A fórmula de Fall of Porcupine é exactamente a mesma e está lá quase como um fac-símile: uma história coming-of-age que utiliza personagens antropomórficos para criar um contraste com os temas adultos e duros que retrata; a arte 2D de traço de ilustração; uma narrativa longa em que o diálogo é a principal interação; uma jogabilidade de platformer simplista com minijogos aqui e ali. Se nunca tivermos jogado Night in the Woods, Fall of Porcupine até pode surpreender como género, mas se o tivermos jogado, sentimos a frustração constante das inúmeras lacunas e desequilíbrios narrativos do jogo.
O ambiente era perfeito para algo muito mais marcante, uma vez que o foco está no sistema de saúde privado, onde o nosso personagem principal Finley, um pombo, está a iniciar o seu estágio como médico do hospital de uma vila pequena. Os temas da morte, da prestação de cuidados de saúde entre quem tem e não tem seguro privado, da fragilidade e limite dos nossos corpos humanos, dos utentes insatisfeitos, ou da forma como um médico evita o burnout no seu dia-a-dia, estão todos lá para serem explorados. Na verdade, a narrativa de Fall of Porcupine toca-os a todos, mas é como se nos estivesse a levar para um lugar que nos obriga a uma reflexão profunda sobre todos estes temas e se esquece de nós ao longo do caminho.
Além de isenta de pinceladas de genialidade, a narrativa é também desequilibrada no ritmo. Este género de jogabilidade adapta-se a algo mais lento, mais contemplativo; no entanto, nunca pode tornar-se aborrecido. E no balanceamento dos actos do jogo ou na necessidade de mais ou menos exploração, o jogo não está equilibrado, o que nos conduz a um enorme bloco central extremamente monótono e sem imaginação que contrasta com as primeiras duas horas de jogo. Existem diálogos muito bons, mas também existem muitos diálogos maus ou simplesmente vazios.
Não ajuda que o jogo esteja repleto de bugs gráficos, glitches e eventuais quebras que obrigam a reiniciar. Para quem ainda assim tiver curiosidade, talvez alguns bons momentos de diálogo (poucos) possam ajudar a digerir tudo o resto, e alguns minijogos interessantes (mas até aí temos o contraste entre alguns realmente divertidos e outros cujo nível de jogabilidade não faz sentido).

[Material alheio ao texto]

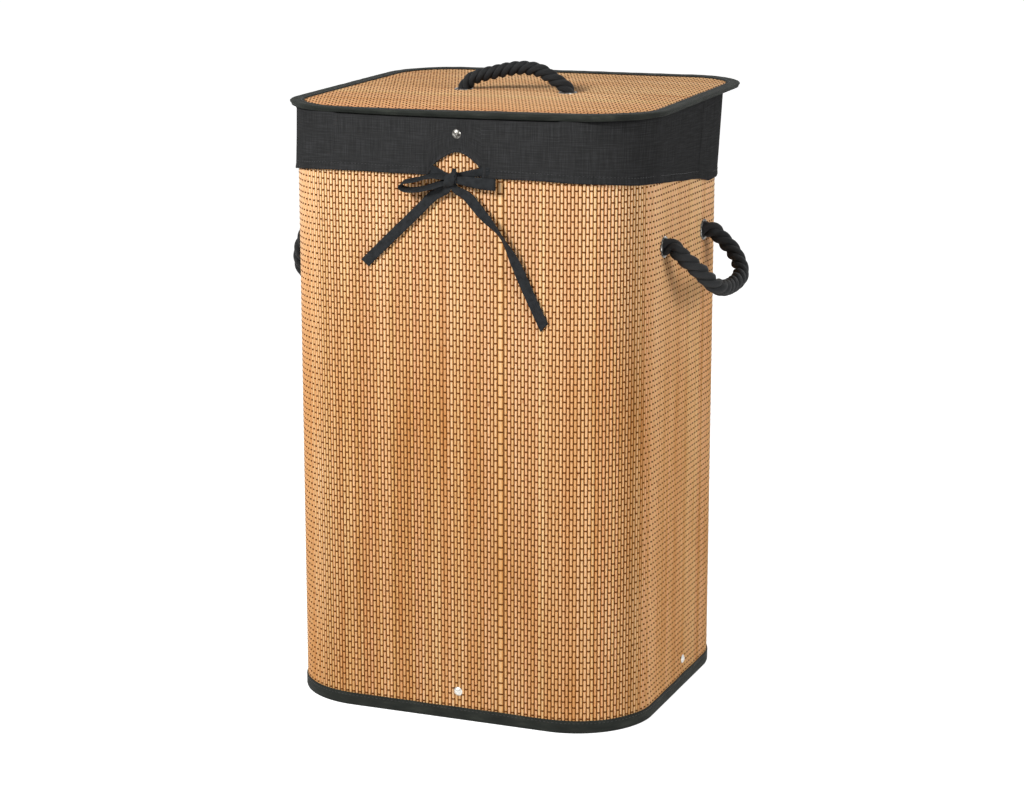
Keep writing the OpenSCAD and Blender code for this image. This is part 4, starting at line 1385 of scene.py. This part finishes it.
# %% [markdown]
# ## Floor, background and light
#
# The hamper stands on a plain white floor. Seen by the camera, and in reflections, the floor and
# the world are pure white, but they light the hamper only softly. A bright lamp near the front, a
# little to the left and above, lights the upper part most and gives the ribbons their shadows. A
# wider one fills the right wall, and a weak one behind keeps the back from looking flat.


# %% Floor and background
def seen_directly(tree):
    """1 for rays from the camera, in reflections and through glass, and 0 for the light they give."""
    rays = add(tree, "LightPath").outputs
    seen = add(tree, "Math", {0: rays["Is Camera Ray"], 1: rays["Is Glossy Ray"]}, operation="MAXIMUM")
    return add(tree, "Math", {0: seen, 1: rays["Is Transmission Ray"]}, operation="MAXIMUM")


white_floor, tree, _ = new_material("white_studio_floor", None, rough=0.9)
shader, out = tree.nodes["Principled BSDF"], tree.nodes["Material Output"]
shader.inputs["Base Color"].default_value = hex_colour("#C8C8C8")
glow = add(tree, "Emission", {"Color": "#FFFFFF", "Strength": 0.85})
lit = add(tree, "AddShader", {0: shader.outputs[0], 1: glow.outputs[0]})
mixed = add(tree, "MixShader", {0: seen_directly(tree), 1: shader.outputs[0], 2: lit.outputs[0]})
tree.links.new(mixed.outputs[0], out.inputs["Surface"])

bm = bmesh.new()
bmesh.ops.create_grid(bm, x_segments=1, y_segments=1, size=30)
mesh = bpy.data.meshes.new("floor")
bm.to_mesh(mesh)
bm.free()
floor = new_object("floor", mesh)
floor.location.z = -0.0002
mesh.materials.append(white_floor)

world = bpy.data.worlds.new("studio")
scene.world = world
world.use_nodes = True
tree = world.node_tree
tree.nodes.clear()
soft, bright = (add(tree, "Background", {"Color": "#FFFFFF", "Strength": much}) for much in (0.23, 1.0))
mixed = add(tree, "MixShader", {0: seen_directly(tree), 1: soft.outputs[0], 2: bright.outputs[0]})
add(tree, "OutputWorld", {"Surface": mixed.outputs[0]})

# %% Lamps
for name, place, size, power in (
    ("key", (-0.55, -1.45, 1.25), 0.32, 29.5),
    ("right_fill", (1.85, -0.85, 0.9), 1.0, 20),
    ("back_fill", (0.6, 2.4, 1.6), 1.2, 9),
):
    lamp = bpy.data.lights.new(name, "AREA")
    lamp.size = size
    lamp.energy = power
    aim(new_object(name, lamp), place, Vector((0, 0, 0.35)) - Vector(place))
scene.view_settings.view_transform = "Standard"
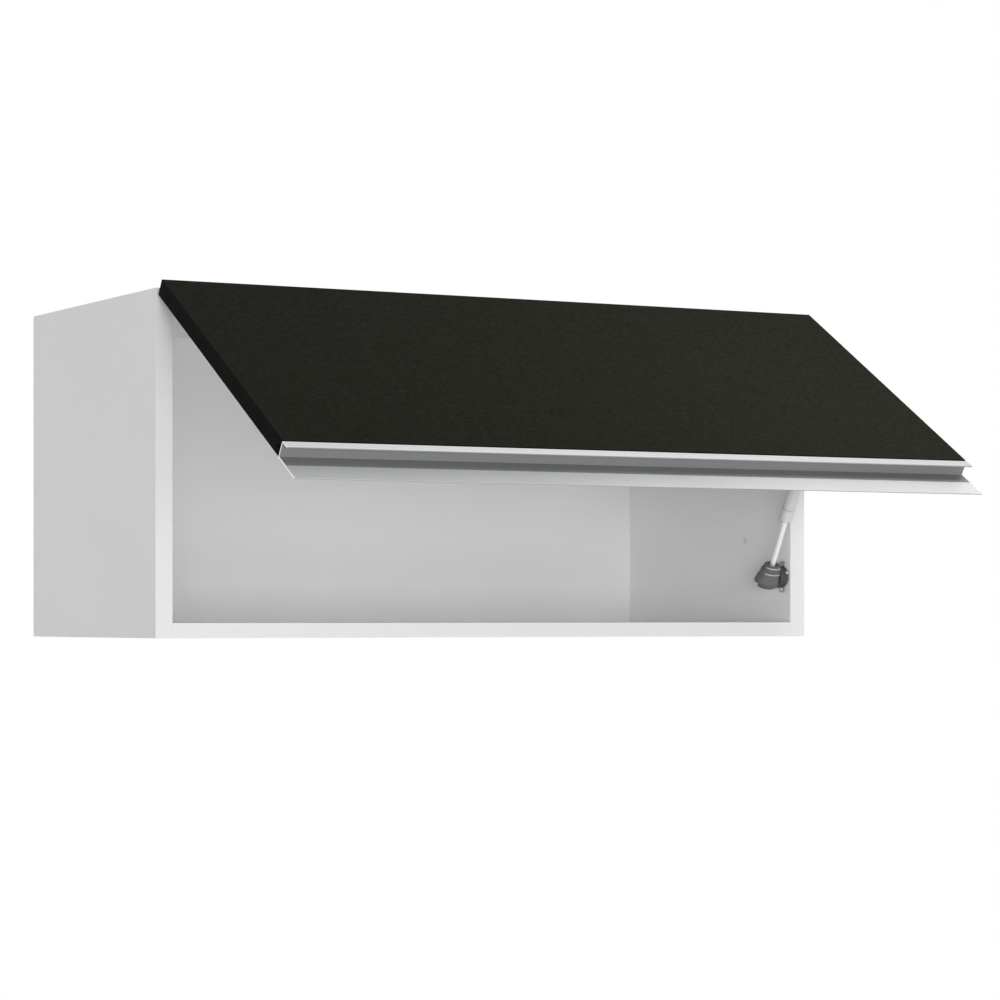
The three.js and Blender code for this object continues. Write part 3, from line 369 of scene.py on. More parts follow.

Fall of Porcupine é muito difícil de recomendar e o mais frustrante é que sente-se o potencial que tinha para ser um grande jogo. Um Scrubs interactivo que podia tanto divertir-nos como nos fazer reflectir. As peças estão todas lá e o jogo começa por as montar. É pena que nunca termine a tarefa e fique a maior parte do tempo ligado à máquina.